Melisseus

By Melisseus

Waste Not

We took our honeymoon in Ireland. This was in the days when Tim Berners-Lee was still developing prototypes of the World Wide Web, so the tech revolution that (along with EEC/EU membership) transformed Ireland into a Celtic tiger was not yet on the horizon. I remember that everywhere we went, we drove past fridges, abandoned, mainly in bogs. Fly tipping is to be condemned, but why do the Irish only fly-tip fridges?
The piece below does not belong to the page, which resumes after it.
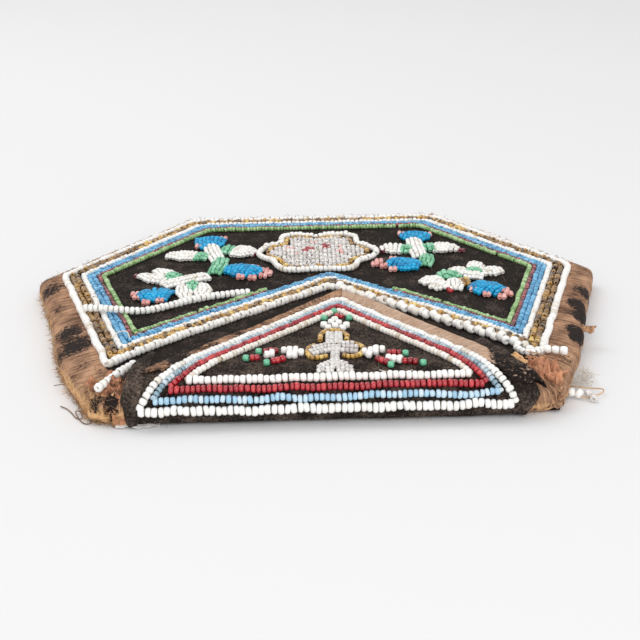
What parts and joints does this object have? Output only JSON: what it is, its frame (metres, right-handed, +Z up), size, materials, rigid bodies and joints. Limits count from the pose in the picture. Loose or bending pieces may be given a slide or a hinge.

Echoes of this have returned on Mull. There are plenty of bogs, but no abandoned fridges (so far). Instead, Mull's foible is to bedeck its farmland with white tin baths, frequently with taps attached. We have even encountered a barn full of baths, piled high, awaiting a vacancy in a field corner or hedgerow. Of course they are livestock drinking troughs. It's not the first time I've seen this kind of repurposing, but never on this scale or ubiquity. As in Ireland, I wonder what particular mix of cultural and economic factors has brought this about - to say nothing of the obvious question about the source of all the baths! Have former whisky smugglers diversified into vintage enameled iron?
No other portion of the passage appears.